Effectiveness of AI-powered Chatbots in responding to orthopaedic postgraduate exam questions-an observational study

Raju Vaishya; Karthikeyan P Iyengar; Mohit Kumar Patralekh; Rajesh Botchu; Kapil Shirodkar; Vijay Kumar Jain; Abhishek Vaish; Marius M Scarlat

doi:10.1007/s00264-024-06182-9

Effectiveness of AI-powered Chatbots in responding to orthopaedic postgraduate exam questions-an observational study

Int Orthop. 2024 Apr 15. doi: 10.1007/s00264-024-06182-9. Online ahead of print.

Authors

Raju Vaishya¹, Karthikeyan P Iyengar², Mohit Kumar Patralekh³, Rajesh Botchu⁴, Kapil Shirodkar⁴, Vijay Kumar Jain⁵, Abhishek Vaish⁶, Marius M Scarlat⁷

Affiliations

¹ Department of Orthopaedics, Indraprastha Apollo Hospitals, Sarita Vihar, New Delhi, 110076, India. raju.vaishya@gmail.com.
² Department of Orthopaedics, Southport and Ormskirk Hospital, Mersey West Lancashire Teaching NHS Trust, Southport, UK.
³ Department of Orthopaedics, Safdarjung Hospital, New Delhi, India.
⁴ Department of Musculoskeletal Radiology, Royal Orthopedic Hospital, Birmingham, UK.
⁵ Department of Orthopaedics, RML Hospital, New Delhi, India.
⁶ Department of Orthopaedics, Indraprastha Apollo Hospitals, Sarita Vihar, New Delhi, 110076, India.
⁷ Clinique Chirurgicale St Michel, Groupe ELSAN Toulon, France.

PMID: 38619565
DOI: 10.1007/s00264-024-06182-9

Abstract

Purpose: This study analyses the performance and proficiency of the three Artificial Intelligence (AI) generative chatbots (ChatGPT-3.5, ChatGPT-4.0, Bard Google AI®) and in answering the Multiple Choice Questions (MCQs) of postgraduate (PG) level orthopaedic qualifying examinations.

Methods: A series of 120 mock Single Best Answer' (SBA) MCQs with four possible options named A, B, C and D as answers on various musculoskeletal (MSK) conditions covering Trauma and Orthopaedic curricula were compiled. A standardised text prompt was used to generate and feed ChatGPT (both 3.5 and 4.0 versions) and Google Bard programs, which were then statistically analysed.

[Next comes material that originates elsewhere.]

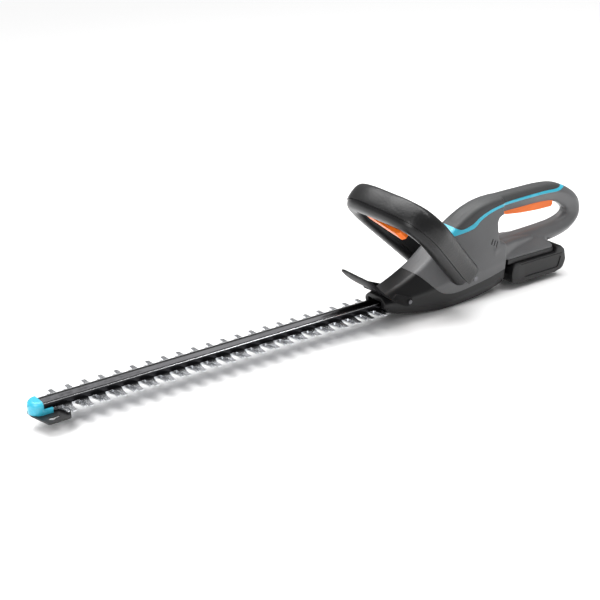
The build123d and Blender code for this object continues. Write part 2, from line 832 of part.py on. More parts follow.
# ---------------------------------------------------------------- switches and board
with BuildPart() as circuit_board:
    with BuildSketch(Plane.XZ.offset(-4)):
        with Locations((272, 58)):
            Rectangle(64, 42)
    extrude(amount=-1.6)
save(circuit_board.part, "circuit_board")

with BuildPart() as board_parts:
    with BuildSketch(Plane.XZ.offset(-5.6)):
        with Locations((255, 50), (255, 66)):
            Rectangle(14, 11)
        with Locations((285, 58)):
            Circle(6)
        with Locations((272, 74)):
            Rectangle(20, 5)
    extrude(amount=-8)
save(board_parts.part, "board_parts")

TRIGGER_PIVOT = (357.0, 148.0)
with BuildPart() as rear_trigger:
    with BuildSketch(Plane.XZ):
        with BuildLine():
            FilletPolyline(
                (351, 150),
                (351, 139),
                (362, 134.5),
                (400, 130),
                (440, 127.5),
                (474, 127),
                (477, 131),
                (478, 146.5),
                (440, 146.5),
                (370, 150.5),
                radius=2,
                close=True,
            )
        make_face()
    extrude(amount=9.6, both=True)
    with BuildSketch(Plane.XZ):
        with Locations(TRIGGER_PIVOT):
            Circle(2 + RUNNING)
    extrude(amount=30, both=True, mode=Mode.SUBTRACT)
save(rear_trigger.part, "rear_trigger")

with BuildPart() as trigger_pin:
    with BuildSketch(Plane.XZ):
        with Locations(TRIGGER_PIVOT):
            Circle(2)
    extrude(amount=13.5, both=True)
save(trigger_pin.part, "trigger_pin")

with BuildPart() as rear_microswitch:
    with BuildSketch(Plane.XZ):
        with Locations((434, 161)):
            Rectangle(26, 9)
    extrude(amount=6, both=True)
save(rear_microswitch.part, "rear_microswitch")

with BuildPart() as trigger_spring:
    with BuildSketch(Plane.XY.offset(152.4)):
        with Locations((390, 0)):
            Circle(3)
            Circle(2.2, mode=Mode.SUBTRACT)
    extrude(amount=10.8)
save(trigger_spring.part, "trigger_spring")

# ---------------------------------------------------------------- battery mount
BAY_FRONT_X = 350.0
BAY_REAR_X = 464.0
with BuildPart() as battery_rails:
    for side in (-1, 1):
        with BuildSketch(Plane.YZ.offset(BAY_FRONT_X + 3)):
            with BuildLine():
                Polyline(
                    (side * 31.5, RAIL_Z),
                    (side * 31.5, 49.6),
                    (side * 24.2, 49.6),
                    (side * 24.2, 52.8),
                    (side * 27.2, 52.8),
                    (side * 27.2, RAIL_Z),
                    close=True,
                )
            make_face()
        extrude(amount=BAY_REAR_X - BAY_FRONT_X - 3)
save(battery_rails.part, "battery_rails")

TERMINAL_Y = (-10, 0, 10)
with BuildPart() as terminal_block:
    with BuildSketch(Plane.XY.offset(49.5)):
        with Locations((354.5, 0)):
            Rectangle(9, 38)
    extrude(amount=RAIL_Z - 49.5)
    with BuildSketch(Plane.XY.offset(49.5)):
        with Locations(*[(354.5, y) for y in TERMINAL_Y]):
            Rectangle(9, 1, mode=Mode.ADD)
    extrude(amount=1, mode=Mode.SUBTRACT)
save(terminal_block.part, "terminal_block")

with BuildPart() as tool_terminals:
    with BuildSketch(Plane.XY.offset(51)):
        with Locations(*[(367, y) for y in TERMINAL_Y]):
            Rectangle(15.9, 1)
    extrude(amount=4.5)
save(tool_terminals.part, "tool_terminals")

# ---------------------------------------------------------------- battery
with BuildPart() as battery_case:
    with BuildSketch(Plane.XZ):
        with BuildLine():
            FilletPolyline(
                (363, 13),
                (374, 10),
                (468, 10),
                (487, 14.5),
                (494, 30),
                (489, 52),
                (480, 60),
                (468.5, 60),
                (465.5, 49),
                (372, 49),
                (363, 46),
                (358.5, 30),
                radius=4,
                close=True,
            )
        make_face()
    extrude(amount=BATTERY_HALF, both=True)
    fillet(battery_case.faces().sort_by(Axis.Y)[0].edges(), radius=3.5)
    fillet(battery_case.faces().sort_by(Axis.Y)[-1].edges(), radius=3.5)
    # tongue that hooks into the rails
    with BuildSketch(Plane.YZ.offset(362)):
        with BuildLine():
            Polyline(
                (-23.7, 45),
                (23.7, 45),
                (23.7, 53.3),
                (26.7, 53.3),
                (26.7, 57.4),
                (-26.7, 57.4),
                (-26.7, 53.3),
                (-23.7, 53.3),
                close=True,
            )
        make_face()
    extrude(amount=108)
    # room for the cells and the contacts
    with BuildSketch(Plane.XY.offset(14)):
        with Locations((423, 0)):
            RectangleRounded(116, 69, 4)
    extrude(amount=32, mode=Mode.SUBTRACT)
    with BuildSketch(Plane.XY.offset(50)):
        with Locations((371, 0)):
            Rectangle(24, 32)
    extrude(amount=8, mode=Mode.SUBTRACT)
    # seat of the release button
    with BuildSketch(Plane.YZ.offset(484)):
        with Locations((0, 44)):
            RectangleRounded(30.8, 12.8, 3)
    extrude(amount=20, mode=Mode.SUBTRACT)
save(battery_case.part, "battery_case")

CELL_R = 9.2
with BuildPart() as battery_cells:
    with BuildSketch(Plane.XZ):
        with Locations(*[(381 + 20.5 * n, 24) for n in range(5)]):
            Circle(CELL_R)
    extrude(amount=32.5, both=True)
save(battery_cells.part, "battery_cells")

with BuildPart() as battery_board:
    with BuildSketch(Plane.XY.offset(38)):
        with Locations((415, 0)):
            Rectangle(86, 50)
    extrude(amount=1.6)
save(battery_board.part, "battery_board")

with BuildPart() as battery_contacts:
    for y in TERMINAL_Y:
        with BuildSketch(Plane.XY.offset(50)):
            with Locations((375.5, y - 1.3), (375.5, y + 1.3)):
                Rectangle(11, 0.8)
        extrude(amount=6.5)
save(battery_contacts.part, "battery_contacts")

with BuildPart() as release_button:
    with BuildSketch(Plane.YZ.offset(487.5)):
        with Locations((0, 44)):
            RectangleRounded(30, 12, 3)
    extrude(amount=5.5)
    fillet(release_button.faces().sort_by(Axis.X)[-1].edges(), radius=1.2)
save(release_button.part, "release_button")
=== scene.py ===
import math

import bmesh
import bpy
import numpy as np
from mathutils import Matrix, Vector


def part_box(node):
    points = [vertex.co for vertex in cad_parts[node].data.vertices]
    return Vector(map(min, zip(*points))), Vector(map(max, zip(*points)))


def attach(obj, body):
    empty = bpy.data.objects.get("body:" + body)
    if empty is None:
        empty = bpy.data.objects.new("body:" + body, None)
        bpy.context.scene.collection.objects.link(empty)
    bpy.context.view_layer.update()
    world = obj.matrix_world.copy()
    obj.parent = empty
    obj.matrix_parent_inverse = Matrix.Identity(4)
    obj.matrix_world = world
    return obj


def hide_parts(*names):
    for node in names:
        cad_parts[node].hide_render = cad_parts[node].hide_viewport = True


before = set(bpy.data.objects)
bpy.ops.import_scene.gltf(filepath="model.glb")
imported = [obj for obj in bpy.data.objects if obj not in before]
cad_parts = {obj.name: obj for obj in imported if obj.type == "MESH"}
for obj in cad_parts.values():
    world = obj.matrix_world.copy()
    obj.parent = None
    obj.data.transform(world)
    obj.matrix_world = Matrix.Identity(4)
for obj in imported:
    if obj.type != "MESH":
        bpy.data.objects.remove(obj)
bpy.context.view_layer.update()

# ---------------------------------------------------------------- studio
# A pale floor under the belly, an even soft light from above, and three softboxes that draw
# the highlights: one behind the tool, one on the left, and one along the cover's shoulder.
scene = bpy.context.scene
scene.view_settings.view_transform = "Standard"
MM = 0.001

camera_data = bpy.data.cameras.new("camera")
LENS_MM = 80
SENSOR_MM = 36
camera_data.lens = LENS_MM
camera_data.sensor_width = SENSOR_MM
camera = bpy.data.objects.new("camera", camera_data)
scene.collection.objects.link(camera)
scene.camera = camera
PITCH = math.radians(23.07)
HEADING = math.radians(36.14)
sight = Vector((
    math.cos(PITCH) * math.sin(HEADING),
    math.cos(PITCH) * math.cos(HEADING),
    -math.sin(PITCH),
))
camera.location = (-1.2240, -1.5725, 0.9083)
camera.rotation_euler = sight.to_track_quat("-Z", "Y").to_euler()

world = bpy.data.worlds.new("studio")
scene.world = world
world.use_nodes = True
backdrop = world.node_tree.nodes["Background"]
backdrop.inputs["Color"].default_value = (1, 1, 1, 1)
# the backdrop is seen white, but it fills the shadows less than that
seen = world.node_tree.nodes.new("ShaderNodeLightPath")
fill = world.node_tree.nodes.new("ShaderNodeMapRange")
fill.inputs["To Min"].default_value = 0.30
world.node_tree.links.new(seen.outputs["Is Camera Ray"], fill.inputs["Value"])
world.node_tree.links.new(fill.outputs["Result"], backdrop.inputs["Strength"])


def soft_light(name, place, aim, size, power):
    """A rectangular softbox that faces a point."""
    data = bpy.data.lights.new(name, "AREA")
    data.shape = "RECTANGLE"
    data.size, data.size_y = size
    data.energy = power
    lamp = bpy.data.objects.new(name, data)
    scene.collection.objects.link(lamp)
    lamp.location = place
    lamp.rotation_euler = (Vector(aim) - Vector(place)).to_track_quat("-Z", "Y").to_euler()


soft_light("overhead", (0.2, 0.9, 1.3), (0.1, 0, 0), (1.8, 0.5), 16)
soft_light("left_key", (-1.5, -0.5, 0.9), (0.2, 0, 0.08), (0.7, 0.9), 12)
soft_light("shoulder_strip", (0.82, -0.30, 1.6), (0.80, -0.30, 0), (1.5, 0.42), 15)
sun_data = bpy.data.lights.new("even_light", "SUN")
sun_data.energy = 2.3
sun_data.angle = math.radians(50)
sun = bpy.data.objects.new("even_light", sun_data)
scene.collection.objects.link(sun)
sun.rotation_euler = (math.radians(-12), math.radians(-8), 0)

FLOOR_HALF = 12.0
FLOOR_DROP = 0.0004    # keeps the floor clear of the belly
floor_mesh = bpy.data.meshes.new("floor")
floor_mesh.from_pydata(
    [(x * FLOOR_HALF, y * FLOOR_HALF, -FLOOR_DROP) for x, y in ((-1, -1), (1, -1), (1, 1), (-1, 1))],
    [],
    [(0, 1, 2, 3)],
)
floor = bpy.data.objects.new("floor", floor_mesh)
scene.collection.objects.link(floor)
floor_material = bpy.data.materials.new("floor")
floor_material.use_nodes = True
floor_shader = floor_material.node_tree.nodes["Principled BSDF"]
floor_shader.inputs["Base Color"].default_value = (0.93, 0.93, 0.93, 1)
floor_shader.inputs["Roughness"].default_value = 0.9
floor_mesh.materials.append(floor_material)

# ---------------------------------------------------------------- casing
# Two grey halves, a black lower shell, a soft insert on the grip and a turquoise band round
# it. They are injection moulded to one outer form, 2.6 mm thick, and meet at fine joints.


def curve_through(points, steps, closed=False):
    """Points on a smooth curve that passes through the given points."""
    points = np.array(points, float)
    count = len(points)
    if closed:
        padded = np.vstack([points[-1:], points, points[:2]])
        spans = count
    else:
        padded = np.vstack([2 * points[0] - points[1], points, 2 * points[-1] - points[-2]])
        spans = count - 1
    made = []
    for span in range(spans):
        before, start, end, after = padded[span:span + 4]
        for t in np.arange(steps) / steps:
            made.append(
                0.5 * (2 * start + (end - before) * t
                       + (2 * before - 5 * start + 4 * end - after) * t ** 2
                       + (3 * start - before - 3 * end + after) * t ** 3)
            )
    if not closed:
        made.append(points[-1])
    return np.array(made)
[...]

Results: Significant differences were found between responses from Chat GPT 3.5 with Chat GPT 4.0 (Chi square = 27.2, P < 0.001) and on comparing both Chat GPT 3.5 (Chi square = 63.852, P < 0.001) with Chat GPT 4.0 (Chi square = 44.246, P < 0.001) with. Bard Google AI® had 100% efficiency and was significantly more efficient than both Chat GPT 3.5 with Chat GPT 4.0 (p < 0.0001).

Conclusion: The results demonstrate the variable potential of the different AI generative chatbots (Chat GPT 3.5, Chat GPT 4.0 and Bard Google) in their ability to answer the MCQ of PG-level orthopaedic qualifying examinations. Bard Google AI® has shown superior performance than both ChatGPT versions, underlining the potential of such large language processing models in processing and applying orthopaedic subspecialty knowledge at a PG level.

Keywords: Artificial intelligence; Bard; ChatGPT; Chatbots; Medical Education; Multiple-choice question; Orthopaedics.